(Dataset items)

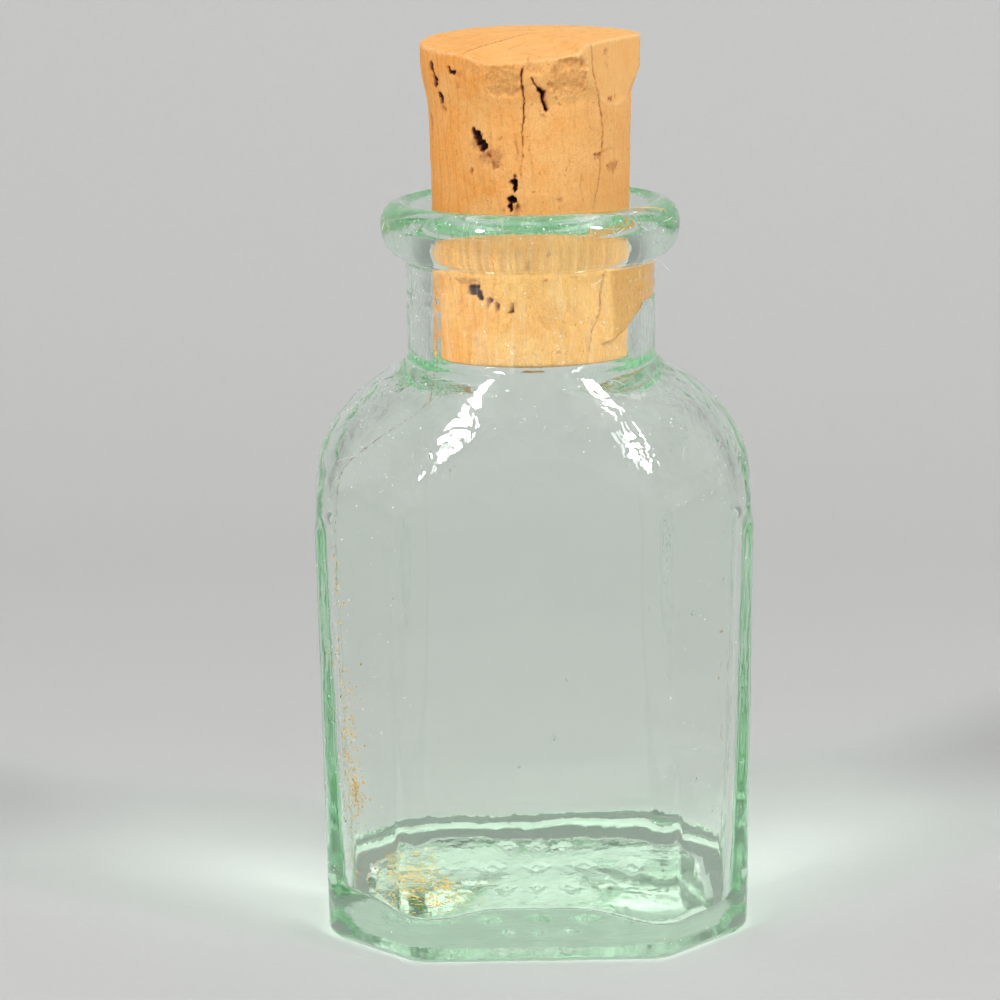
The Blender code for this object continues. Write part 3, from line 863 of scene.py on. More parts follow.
def glass_mesh(wave_share):
    angles = glass_angles()
    rings, outer_count = glass_rings(angles, wave_share)
    reaches = np.array([reach for reach, _ in rings])
    heights = np.array([height for _, height in rings])
    points = np.stack((reaches * np.cos(angles), reaches * np.sin(angles), heights), axis=-1).reshape(-1, 3)
    poles = [(0.0, 0.0, float(heights[0].mean())), (0.0, 0.0, float(heights[-1].mean()))]
    points = [tuple(point) for point in points] + poles
    faces = ring_faces(len(rings), len(angles), len(points) - 2, len(points) - 1)
    outside = np.zeros(len(points))
    outside[:outer_count * len(angles)] = 1.0
    outside[-2] = 1.0
    outside = list(outside)
    for centre, radii, flat_share in bubble_places():
        extra, extra_faces = bubble_shell(centre, radii, flat_share)
        start = len(points)
        points += extra
        faces += [tuple(start + corner for corner in face) for face in extra_faces]
        outside += [0.0] * len(extra)
    piece = new_piece("glass", points, faces)
    set_marks(piece, "outside_share", outside)
    return piece


# Surface points for what lies on the glass


def outer_point(angle, height):
    reach = float(outer_reach(angle, height))
    return Vector((reach * math.cos(angle), reach * math.sin(angle), height))


def inner_point(angle, height):
    reach = float(inner_reach(angle, height))
    return Vector((reach * math.cos(angle), reach * math.sin(angle), height))


def normal_at(place, angle, height):
    """The direction square to a surface that place(angle, height) gives."""
    small_turn, small_rise = math.radians(0.4), BOX_MARGIN
    along = place(angle + small_turn, height) - place(angle - small_turn, height)
    up = place(angle, height + small_rise) - place(angle, height - small_rise)
    return along.cross(up).normalized()


def lying_matrix(point, normal, turn):
    """A frame at point with Z along normal, turned about it."""
    facing = normal.to_track_quat("Z", "Y").to_matrix().to_4x4()
    return Matrix.Translation(point) @ facing @ Matrix.Rotation(turn, 4, "Z")


class FlakePile:
    """Small closed flakes gathered into one mesh."""

    CORNERS = ((1, 0, 0), (0, 1, 0), (-1, 0, 0), (0, -1, 0), (0, 0, 1), (0, 0, -1))
    FACES = ((0, 1, 4), (1, 2, 4), (2, 3, 4), (3, 0, 4), (1, 0, 5), (2, 1, 5), (3, 2, 5), (0, 3, 5))

    def __init__(self, seed):
        self.source = random.Random(seed)
        self.points = []
        self.faces = []

    def add(self, matrix, half_length, half_width, half_height):
        start = len(self.points)
        for x, y, z in self.CORNERS:
            jitter = self.source.uniform(0.65, 1.0)
            corner = Vector((x * half_length * jitter, y * half_width * jitter, z * half_height))
            self.points.append(matrix @ corner)
        self.faces += [tuple(start + corner for corner in face) for face in self.FACES]

    def piece(self, name):
        return new_piece(name, self.points, self.faces, smooth=False)


def inside_box(point):
    low, high = CAD_BOX
    return all(low[axis] + BOX_MARGIN * 2 < point[axis] < high[axis] - BOX_MARGIN * 2 for axis in range(3))


def dust_density(turn, height):
    """More dust where the glass faces up, and most on the left of the shoulder."""
    (shoulder_turn, shoulder_spread), (body_turn, body_spread) = DUST_DEGREES
    degrees = math.degrees(turn)
    shoulder = bell((height - SHOULDER_MIDDLE) / DUST_SPREAD)
    left = 0.35 + 0.65 * bell((degrees - shoulder_turn) / shoulder_spread)
    lip = 0.75 if height > LIP_WIDEST else 0.12
    neck = 0.25 if height > NECK_FOOT else 0.0
    body = 0.10 + 0.30 * bell((degrees - body_turn) / body_spread)
    return min(max(shoulder * left, lip if height > NECK_TOP else neck, body), 1.0)


def add_dust(pile, count):
    made = 0
    while made < count:
        turn = pile.source.uniform(-math.pi, math.pi)
        height = pile.source.uniform(HEEL_RADIUS, LIP_TOP * 0.998)
        if pile.source.random() > dust_density(turn, height):
            continue
        angle = turn - math.pi / 2
        normal = normal_at(outer_point, angle, height)
        size = DUST_SIZES[0] + (DUST_SIZES[1] - DUST_SIZES[0]) * pile.source.random() ** 3
        point = outer_point(angle, height)
        made += 1
        if not inside_box(point + normal * size):
            continue
        matrix = lying_matrix(point, normal, pile.source.uniform(0.0, math.tau))
        stretch = pile.source.uniform(0.6, 1.6)
        pile.add(matrix, size * stretch, size, size * FLAKE_FLATNESS)


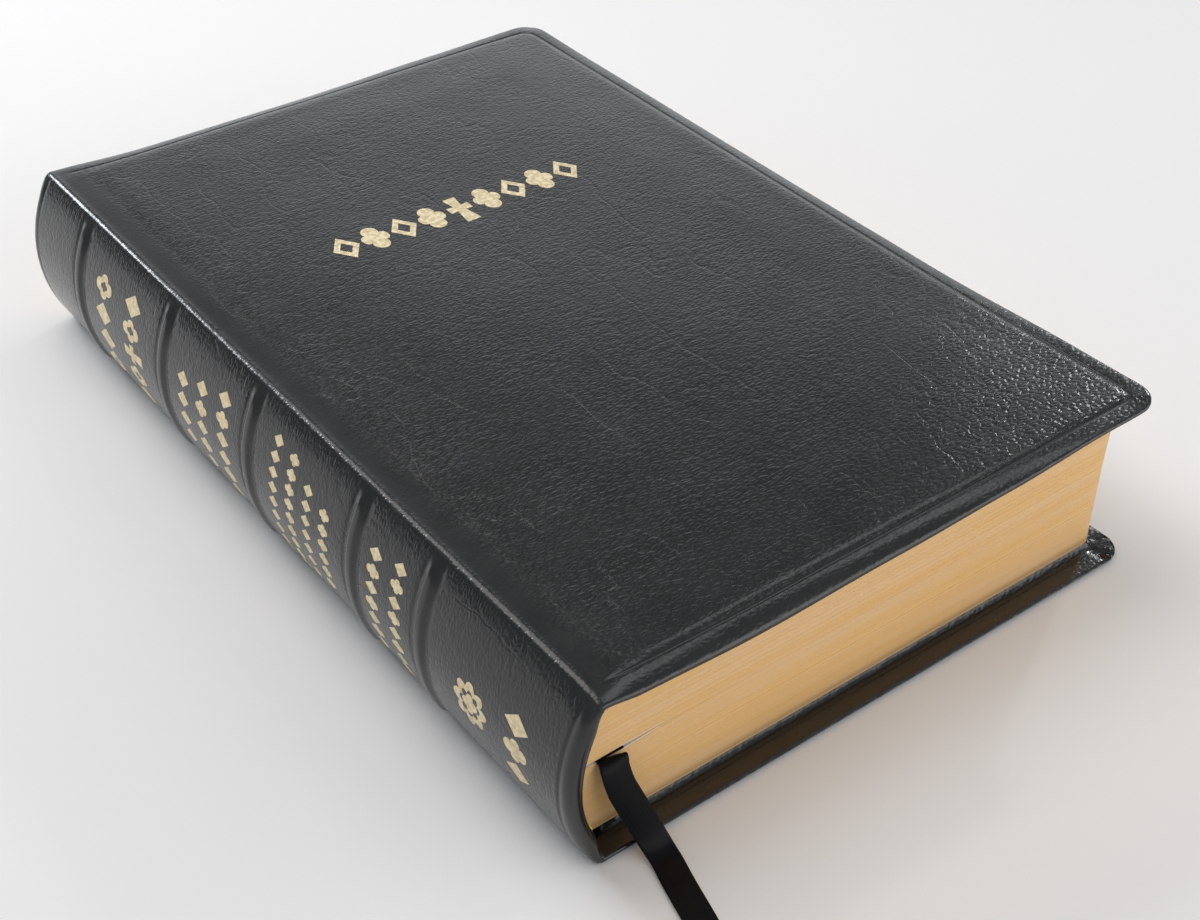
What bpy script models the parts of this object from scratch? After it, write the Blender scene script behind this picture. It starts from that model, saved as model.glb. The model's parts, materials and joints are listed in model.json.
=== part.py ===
"""A closed leather-bound bible that lies on its back cover. Metres, +Z up.

The spine runs along Y on the -X side and the fore-edge faces +X. The tail of the book is at -Y and its head
at +Y. The origin is under the middle of the book, on the surface that it lies on.
"""

import math

import bmesh
import bpy
from mathutils import Matrix, Vector

# Driving dimensions of the bound book
COVER_WIDTH = 0.152  # from the ridge between spine and cover to the fore-edge of the cover
COVER_LENGTH = 0.234  # from tail to head
THICKNESS = 0.044
SPINE_BULGE = 0.007  # how far the rounded spine stands out past the ridges
CORNER_RADIUS = 0.0065  # of the covers, in plan
SQUARE = 0.006  # how far the covers stand out past the pages at head and tail
FORE_SQUARE = 0.0040  # how far the covers stand out past the pages at the fore-edge
FORE_HOLLOW = 0.0006  # how far the middle of the block's fore-edge lies inside its ends

# Thicknesses
LEATHER = 0.0006
BOARD = 0.0010
TURN_IN = 0.0006
SPINE_CARD = 0.0006
SPINE_TURN_IN = 0.0004
PAPER = 0.0002
GAP = 0.0002  # between pieces that are glued or lie on each other
BLOCK_GAP = 0.0003  # between sections, and between the block and the flyleaves

# Case details
JOINT_WIDTH = 0.005  # leather without board beside each ridge
JOINT_START = 0.0008  # clearance between the spine leather and the cover leather
TURN_IN_WIDTH = 0.015
SPINE_TURN_IN_WIDTH = 0.012
PASTEDOWN_MARGIN = 0.0062  # just inside the edges of the block

# Block details
SECTIONS = 12
FRONT_GROUPS = 5
GROUP_THICKNESS = 0.0010
PAGE_CORNER_RADIUS = 0.005
SECTIONS_BELOW_RIBBON = 7
RIBBON_ROOM = 0.0008  # added to the gap that the ribbon lies in
FLYLEAF_START = 0.0050  # where the flyleaves bend, measured from the ridge
FIRST_BEND = 0.0102  # where the first group of leaves bends, measured from the ridge
BEND_STEP = 0.0014  # how much further from the spine each next group bends
BEND_CLEARANCE = 0.0014  # between a group of leaves and its bound margin

# Depths below the outside of the spine, in the order of the layers
SPINE_LINING_DEPTH = 0.0022
MULL_DEPTH = 0.0026
THREAD_DEPTH = 0.0033
BLOCK_DEPTH = 0.0037
BAND_DEPTH = 0.0039
SPINE_TRIM = 0.0009  # the spine leather ends this far from the outer faces of the covers
THREAD_RADIUS = 0.0002
BAND_RADIUS = 0.0008
SEWING_STATIONS = (-0.090, -0.045, 0.0, 0.045, 0.090)

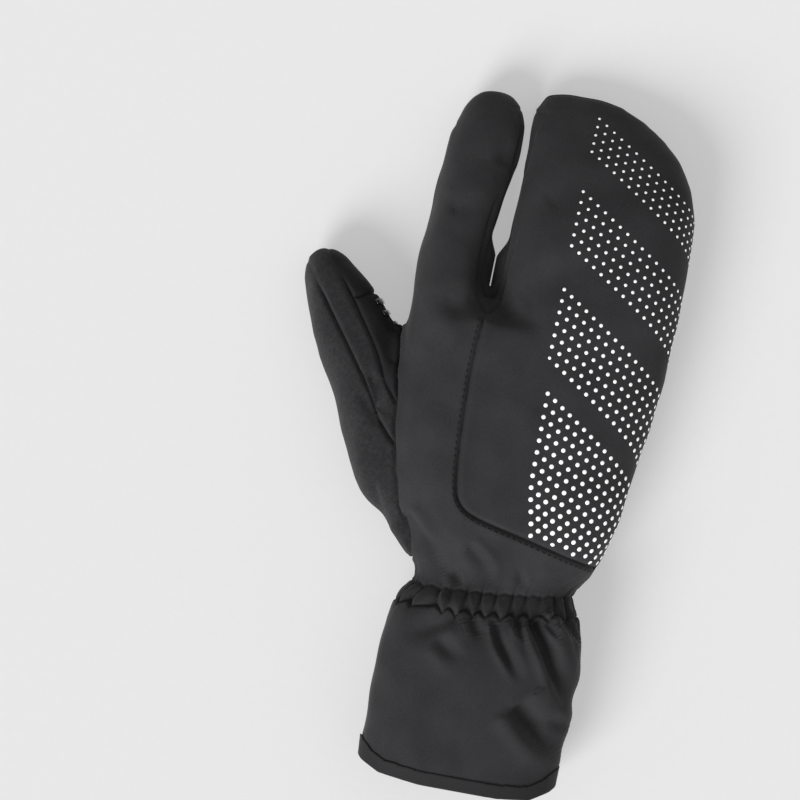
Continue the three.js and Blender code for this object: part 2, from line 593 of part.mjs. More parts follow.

> _What is asked_
Read through the entries and copy every line that includes "follow".

> _Solution for this exercise_
The Blender code for this object continues. Write part 3, from line 863 of scene.py on. More parts follow.
Continue the three.js and Blender code for this object: part 2, from line 593 of part.mjs. More parts follow.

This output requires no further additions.